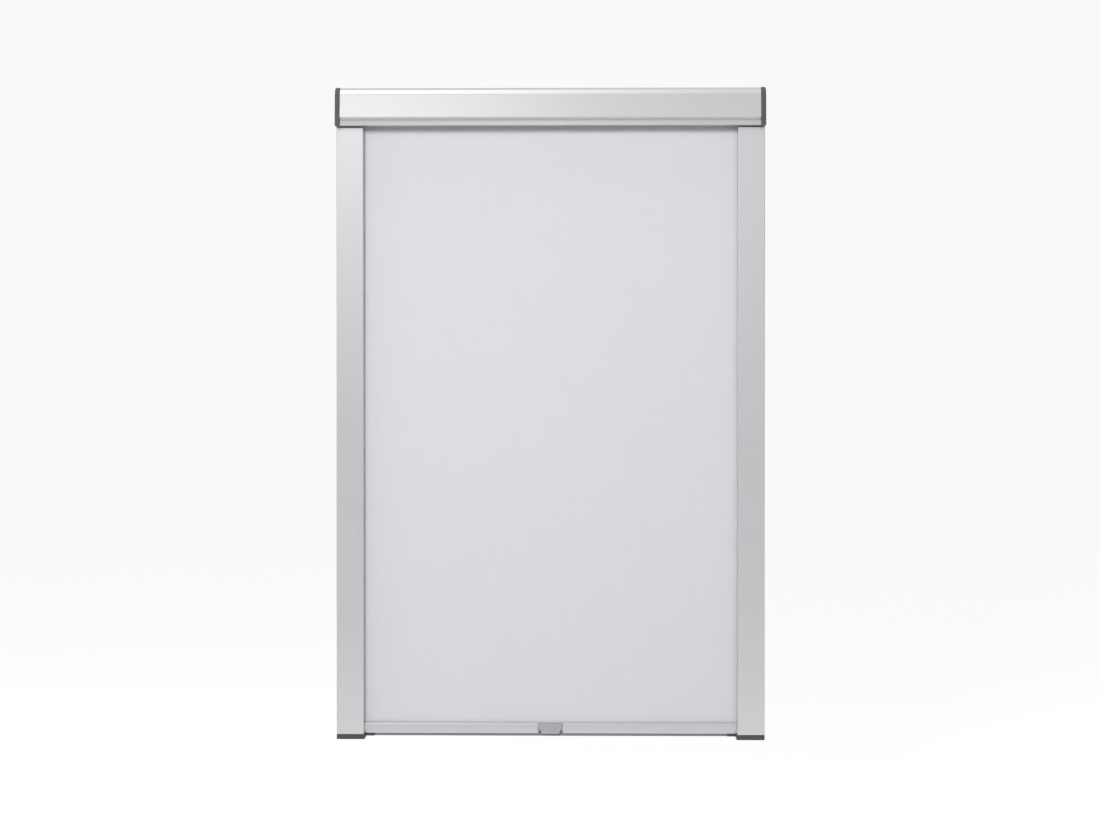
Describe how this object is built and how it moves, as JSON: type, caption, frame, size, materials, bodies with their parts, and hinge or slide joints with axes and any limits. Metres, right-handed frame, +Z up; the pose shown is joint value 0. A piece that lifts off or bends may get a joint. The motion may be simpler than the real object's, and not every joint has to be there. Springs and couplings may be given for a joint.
{
  "type": "roof window roller blind",
  "caption": "Spring roller blind for a roof window: a gripped bottom bar slides in two side rails and draws the cloth down from a head casing, where the roller winds it up again.",
  "frame": {"origin": "On the flat back of the head casing, on the blind's centre line and at the casing's mid-height.", "axes": "X runs across the blind to the right as seen from the room, Y points from the room to the window, Z points up along the side rails."},
  "size_m": [0.613, 0.047, 0.9307],
  "materials": {
    "anodised_aluminium": "satin, clear anodised",
    "tube_aluminium": "mill finish",
    "dark_plastic": "dark grey moulded plastic with a fine grain",
    "grip_plastic": "mid grey moulded plastic with a fine grain",
    "cloth": "close-woven blackout cloth, pale with a slight lavender cast",
    "bright_steel": "bright zinc plate",
    "spring_steel": "oiled spring steel",
    "natural_plastic": "natural moulded plastic",
    "keder_plastic": "extruded plastic strip",
    "seal_rubber": "soft grey sealing strip",
    "brake_rubber": "firm black friction rubber"
  },
  "bodies": {
    "frame": {"casing": "anodised_aluminium", "end_cap_left": "dark_plastic", "end_cap_right": "dark_plastic", "cap_screw_left_top": "bright_steel", "cap_screw_left_bottom": "bright_steel", "cap_screw_right_top": "bright_steel", "cap_screw_right_bottom": "bright_steel", "bracket_left": "bright_steel", "bracket_right": "bright_steel", "side_rail_left": "anodised_aluminium", "side_rail_right": "anodised_aluminium", "rail_cap_left": "dark_plastic", "rail_cap_right": "dark_plastic", "spring_arbor": "bright_steel", "spring_anchor": "natural_plastic", "torsion_spring": "spring_steel", "idle_pin": "bright_steel", "fabric_panel": "cloth"},
    "roller": {"roller_tube": "tube_aluminium", "roller_keder": "keder_plastic", "fabric_roll": "cloth", "idle_plug": "natural_plastic", "spring_bush": "natural_plastic", "spring_plug": "natural_plastic"},
    "bar": {"bottom_bar": "anodised_aluminium", "bar_keder": "keder_plastic", "bar_seal": "seal_rubber", "grip": "grip_plastic", "slide_shoe_left": "dark_plastic", "slide_shoe_right": "dark_plastic", "brake_spring_left": "spring_steel", "brake_spring_right": "spring_steel", "brake_pad_left": "brake_rubber", "brake_pad_right": "brake_rubber"}
  },
  "joints": [
    {"name": "bar_slide", "type": "slide", "parent": "frame", "child": "bar", "axis": [0, 0, 1], "range_m": [0, 0.849], "deforming": ["fabric_panel"]},
    {"name": "roller_spin", "type": "hinge", "parent": "frame", "child": "roller", "pos_m": [0, -0.02441, 0.002], "axis": [1, 0, 0], "range_deg": [0, 3262]}
  ],
  "couplings": [
    {"joint": "roller_spin", "follows": "bar_slide", "rad_per_m": 67}
  ]
}
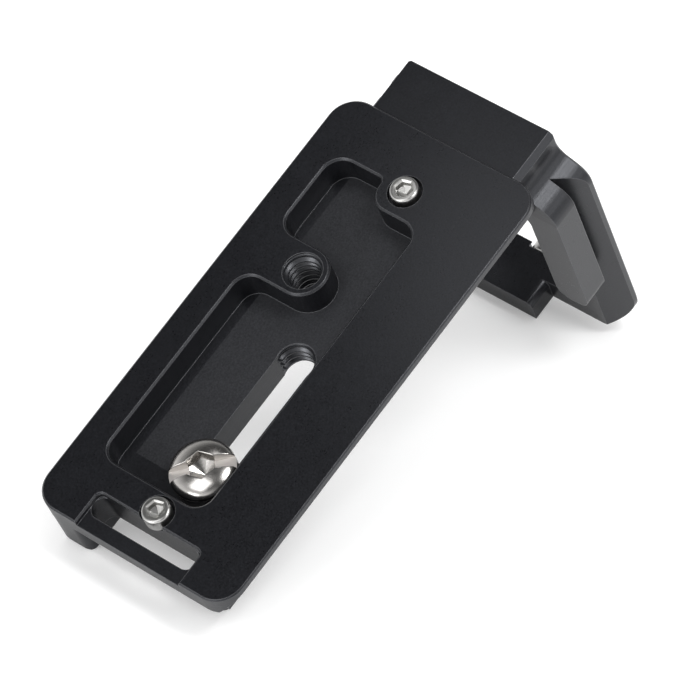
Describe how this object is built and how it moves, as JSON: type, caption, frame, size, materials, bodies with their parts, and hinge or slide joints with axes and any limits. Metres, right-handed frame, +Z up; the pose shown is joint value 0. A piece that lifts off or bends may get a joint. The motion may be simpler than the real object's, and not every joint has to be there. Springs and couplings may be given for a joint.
{
  "type": "l-shaped tripod quick release plate",
  "caption": "L-shaped quick release plate that screws under a camera, with a dovetail along its base and its upright arm, a captive camera screw in a slot, and stop screws.",
  "frame": {"origin": "centre of the overall box's bottom, on the surface that the propped-up plate stands on", "axes": "+X level along the base's length, from its free end to the arm; +Y across the plate; +Z up. The plate stands like a tent on the base's free end and the arm's tip, with the base's dovetail face upwards."},
  "size_m": [0.104, 0.038, 0.0491],
  "materials": {
    "black_anodised": "fine blasted, anodised black, with bright cut edges",
    "polished_stainless": "polished",
    "satin_stainless": "satin"
  },
  "bodies": {
    "bracket": {"l_bracket": "black_anodised", "free_end_stop_screw": "satin_stainless", "arm_side_stop_screw": "satin_stainless", "arm_stop_screw": "satin_stainless"},
    "camera_screw": {"camera_screw": "polished_stainless"}
  },
  "joints": [
    {"name": "camera_screw_slide", "type": "slide", "parent": "bracket", "child": "camera_screw", "axis": [0.8931, 0, 0.4499], "range_m": [0, 0.0224]}
  ]
}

···

Every line of the data above should be reproduced word for word.

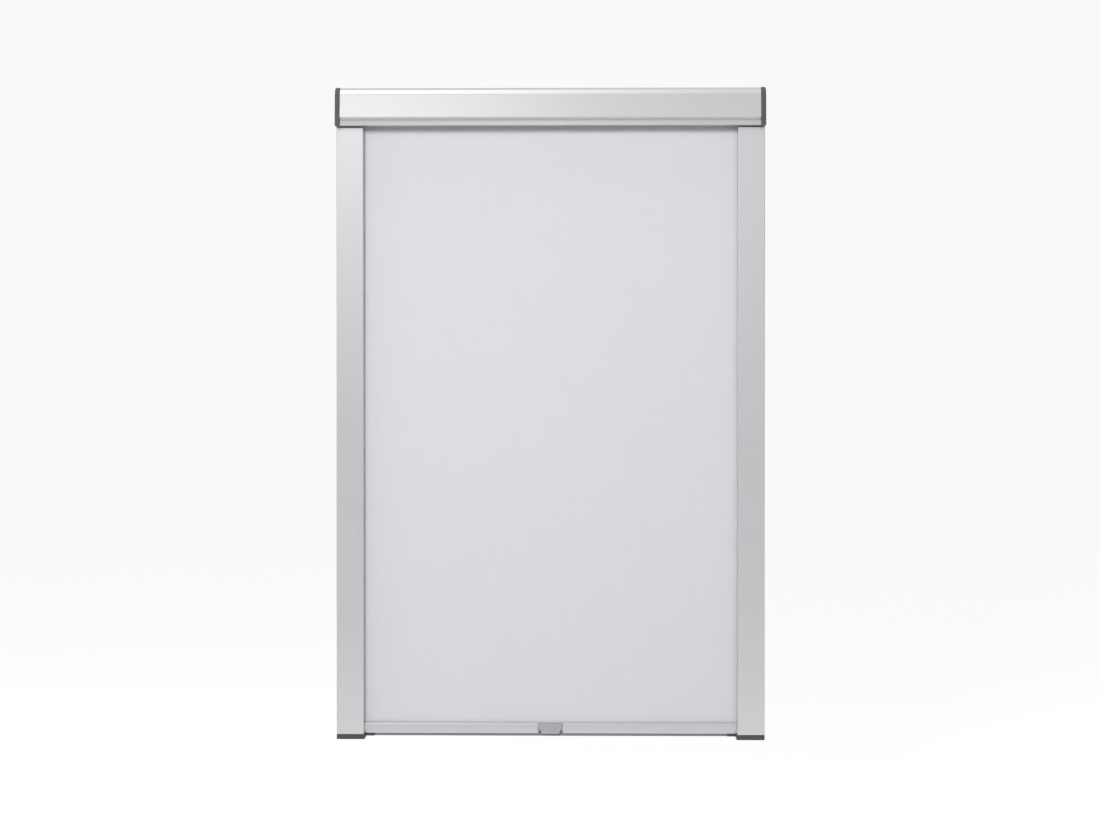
Describe how this object is built and how it moves, as JSON: type, caption, frame, size, materials, bodies with their parts, and hinge or slide joints with axes and any limits. Metres, right-handed frame, +Z up; the pose shown is joint value 0. A piece that lifts off or bends may get a joint. The motion may be simpler than the real object's, and not every joint has to be there. Springs and couplings may be given for a joint.
{
  "type": "roof window roller blind",
  "caption": "Spring roller blind for a roof window: a gripped bottom bar slides in two side rails and draws the cloth down from a head casing, where the roller winds it up again.",
  "frame": {"origin": "On the flat back of the head casing, on the blind's centre line and at the casing's mid-height.", "axes": "X runs across the blind to the right as seen from the room, Y points from the room to the window, Z points up along the side rails."},
  "size_m": [0.613, 0.047, 0.9307],
  "materials": {
    "anodised_aluminium": "satin, clear anodised",
    "tube_aluminium": "mill finish",
    "dark_plastic": "dark grey moulded plastic with a fine grain",
    "grip_plastic": "mid grey moulded plastic with a fine grain",
    "cloth": "close-woven blackout cloth, pale with a slight lavender cast",
    "bright_steel": "bright zinc plate",
    "spring_steel": "oiled spring steel",
    "natural_plastic": "natural moulded plastic",
    "keder_plastic": "extruded plastic strip",
    "seal_rubber": "soft grey sealing strip",
    "brake_rubber": "firm black friction rubber"
  },
  "bodies": {
    "frame": {"casing": "anodised_aluminium", "end_cap_left": "dark_plastic", "end_cap_right": "dark_plastic", "cap_screw_left_top": "bright_steel", "cap_screw_left_bottom": "bright_steel", "cap_screw_right_top": "bright_steel", "cap_screw_right_bottom": "bright_steel", "bracket_left": "bright_steel", "bracket_right": "bright_steel", "side_rail_left": "anodised_aluminium", "side_rail_right": "anodised_aluminium", "rail_cap_left": "dark_plastic", "rail_cap_right": "dark_plastic", "spring_arbor": "bright_steel", "spring_anchor": "natural_plastic", "torsion_spring": "spring_steel", "idle_pin": "bright_steel", "fabric_panel": "cloth"},
    "roller": {"roller_tube": "tube_aluminium", "roller_keder": "keder_plastic", "fabric_roll": "cloth", "idle_plug": "natural_plastic", "spring_bush": "natural_plastic", "spring_plug": "natural_plastic"},
    "bar": {"bottom_bar": "anodised_aluminium", "bar_keder": "keder_plastic", "bar_seal": "seal_rubber", "grip": "grip_plastic", "slide_shoe_left": "dark_plastic", "slide_shoe_right": "dark_plastic", "brake_spring_left": "spring_steel", "brake_spring_right": "spring_steel", "brake_pad_left": "brake_rubber", "brake_pad_right": "brake_rubber"}
  },
  "joints": [
    {"name": "bar_slide", "type": "slide", "parent": "frame", "child": "bar", "axis": [0, 0, 1], "range_m": [0, 0.849], "deforming": ["fabric_panel"]},
    {"name": "roller_spin", "type": "hinge", "parent": "frame", "child": "roller", "pos_m": [0, -0.02441, 0.002], "axis": [1, 0, 0], "range_deg": [0, 3262]}
  ],
  "couplings": [
    {"joint": "roller_spin", "follows": "bar_slide", "rad_per_m": 67}
  ]
}
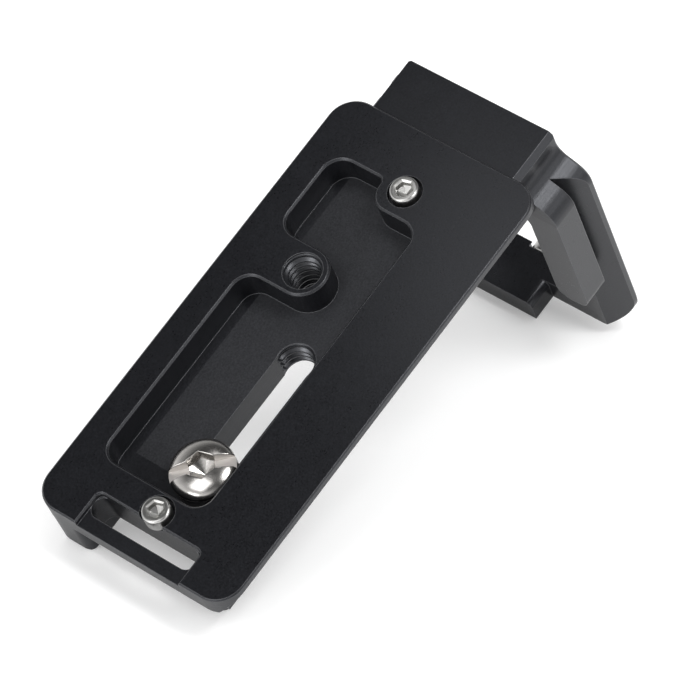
Describe how this object is built and how it moves, as JSON: type, caption, frame, size, materials, bodies with their parts, and hinge or slide joints with axes and any limits. Metres, right-handed frame, +Z up; the pose shown is joint value 0. A piece that lifts off or bends may get a joint. The motion may be simpler than the real object's, and not every joint has to be there. Springs and couplings may be given for a joint.
{
  "type": "l-shaped tripod quick release plate",
  "caption": "L-shaped quick release plate that screws under a camera, with a dovetail along its base and its upright arm, a captive camera screw in a slot, and stop screws.",
  "frame": {"origin": "centre of the overall box's bottom, on the surface that the propped-up plate stands on", "axes": "+X level along the base's length, from its free end to the arm; +Y across the plate; +Z up. The plate stands like a tent on the base's free end and the arm's tip, with the base's dovetail face upwards."},
  "size_m": [0.104, 0.038, 0.0491],
  "materials": {
    "black_anodised": "fine blasted, anodised black, with bright cut edges",
    "polished_stainless": "polished",
    "satin_stainless": "satin"
  },
  "bodies": {
    "bracket": {"l_bracket": "black_anodised", "free_end_stop_screw": "satin_stainless", "arm_side_stop_screw": "satin_stainless", "arm_stop_screw": "satin_stainless"},
    "camera_screw": {"camera_screw": "polished_stainless"}
  },
  "joints": [
    {"name": "camera_screw_slide", "type": "slide", "parent": "bracket", "child": "camera_screw", "axis": [0.8931, 0, 0.4499], "range_m": [0, 0.0224]}
  ]
}